### GIVEN INFORMATION

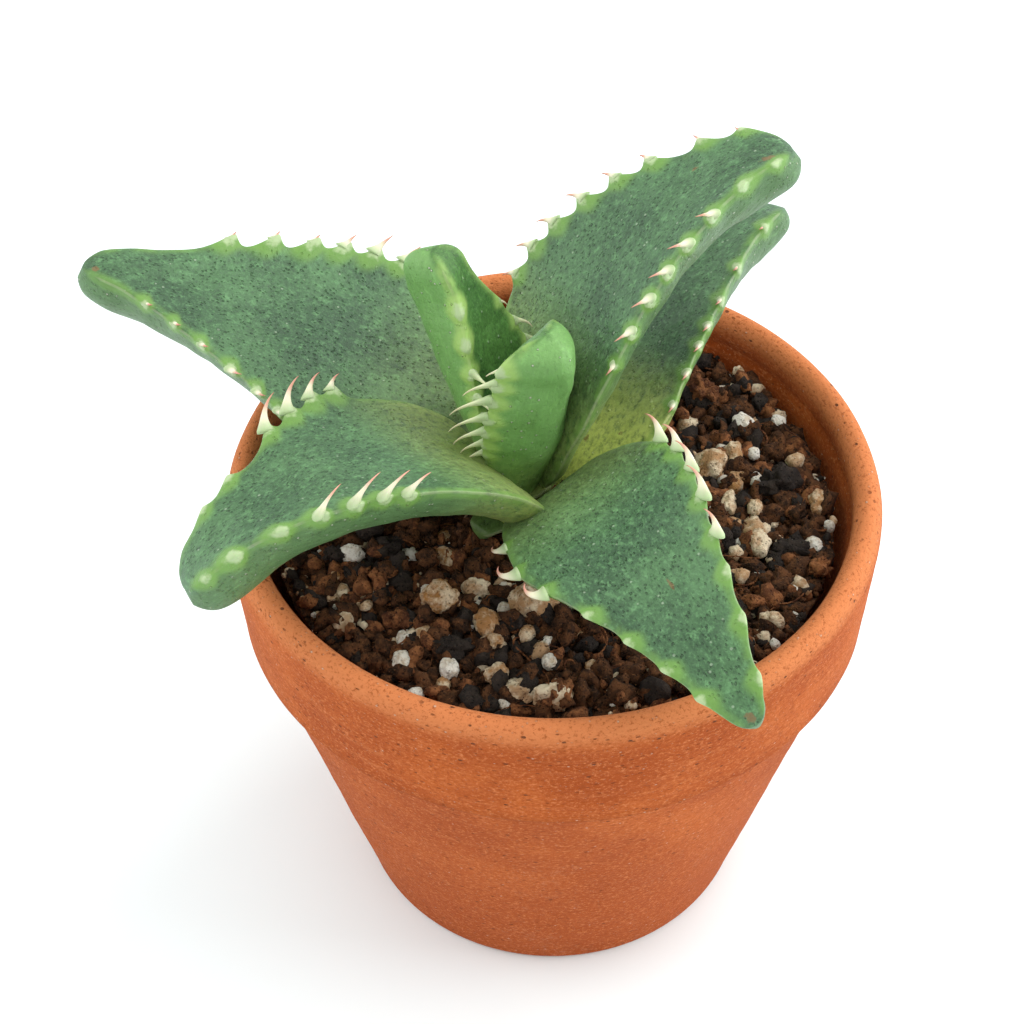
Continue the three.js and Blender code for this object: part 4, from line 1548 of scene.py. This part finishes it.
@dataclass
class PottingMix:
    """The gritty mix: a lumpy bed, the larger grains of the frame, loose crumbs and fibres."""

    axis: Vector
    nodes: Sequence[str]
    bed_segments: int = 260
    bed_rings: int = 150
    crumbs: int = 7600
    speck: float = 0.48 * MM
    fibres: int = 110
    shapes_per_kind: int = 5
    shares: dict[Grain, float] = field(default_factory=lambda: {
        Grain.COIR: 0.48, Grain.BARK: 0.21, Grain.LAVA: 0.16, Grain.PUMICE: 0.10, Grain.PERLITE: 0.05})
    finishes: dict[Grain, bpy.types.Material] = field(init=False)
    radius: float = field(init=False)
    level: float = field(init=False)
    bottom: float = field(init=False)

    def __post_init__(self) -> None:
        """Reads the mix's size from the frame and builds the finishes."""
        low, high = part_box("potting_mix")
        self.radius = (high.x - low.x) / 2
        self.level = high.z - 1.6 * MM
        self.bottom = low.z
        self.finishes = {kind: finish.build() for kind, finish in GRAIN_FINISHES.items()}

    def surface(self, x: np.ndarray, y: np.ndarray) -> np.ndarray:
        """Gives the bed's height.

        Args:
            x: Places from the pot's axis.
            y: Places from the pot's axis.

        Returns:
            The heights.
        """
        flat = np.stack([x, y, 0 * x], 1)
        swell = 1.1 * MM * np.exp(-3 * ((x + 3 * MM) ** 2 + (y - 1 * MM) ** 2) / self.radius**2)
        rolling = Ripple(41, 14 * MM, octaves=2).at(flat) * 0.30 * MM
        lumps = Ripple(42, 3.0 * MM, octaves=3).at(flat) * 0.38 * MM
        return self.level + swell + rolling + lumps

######

§ THE EXERCISE
From the top of the listing above, restate each line word for word up to and including the line with "the bed's height."; add nothing else.

§ FINISHED EXERCISE
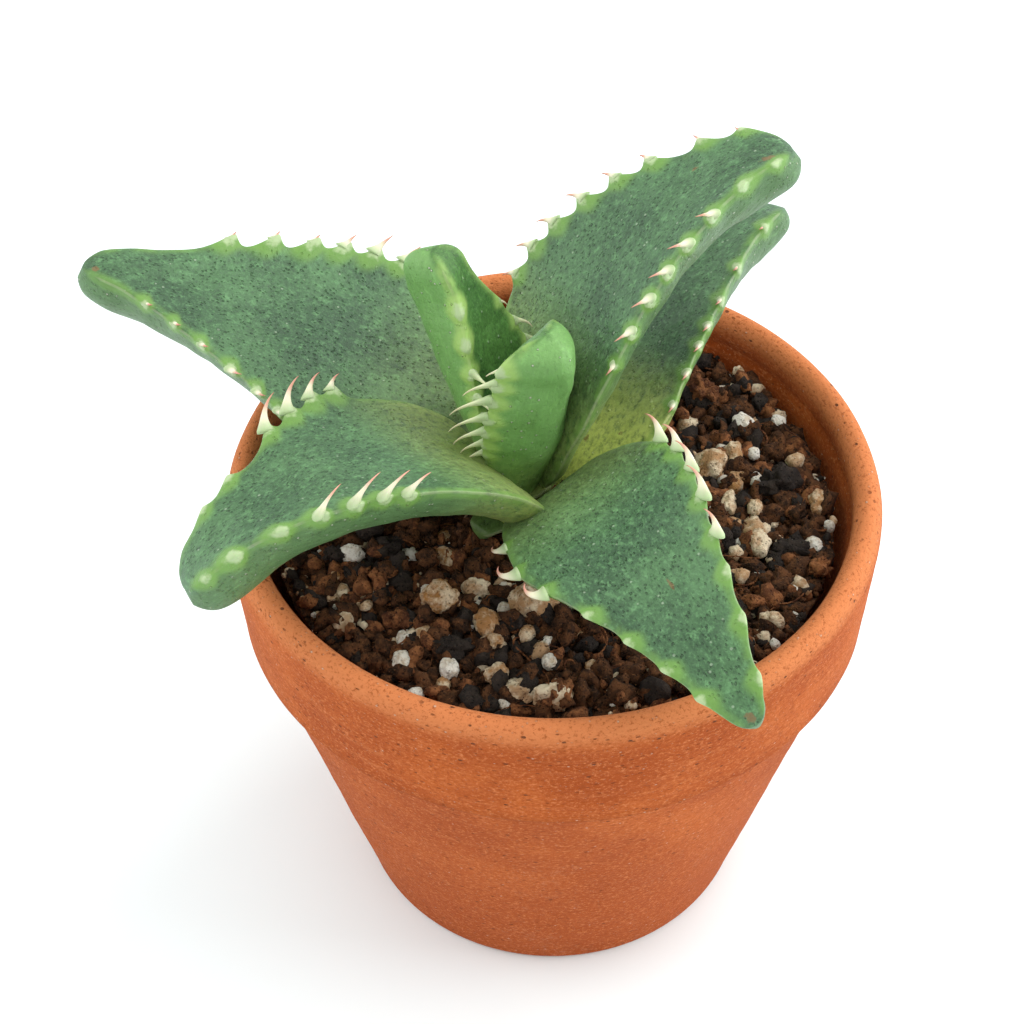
Continue the three.js and Blender code for this object: part 4, from line 1548 of scene.py. This part finishes it.
@dataclass
class PottingMix:
    """The gritty mix: a lumpy bed, the larger grains of the frame, loose crumbs and fibres."""

    axis: Vector
    nodes: Sequence[str]
    bed_segments: int = 260
    bed_rings: int = 150
    crumbs: int = 7600
    speck: float = 0.48 * MM
    fibres: int = 110
    shapes_per_kind: int = 5
    shares: dict[Grain, float] = field(default_factory=lambda: {
        Grain.COIR: 0.48, Grain.BARK: 0.21, Grain.LAVA: 0.16, Grain.PUMICE: 0.10, Grain.PERLITE: 0.05})
    finishes: dict[Grain, bpy.types.Material] = field(init=False)
    radius: float = field(init=False)
    level: float = field(init=False)
    bottom: float = field(init=False)

    def __post_init__(self) -> None:
        """Reads the mix's size from the frame and builds the finishes."""
        low, high = part_box("potting_mix")
        self.radius = (high.x - low.x) / 2
        self.level = high.z - 1.6 * MM
        self.bottom = low.z
        self.finishes = {kind: finish.build() for kind, finish in GRAIN_FINISHES.items()}

    def surface(self, x: np.ndarray, y: np.ndarray) -> np.ndarray:
        """Gives the bed's height.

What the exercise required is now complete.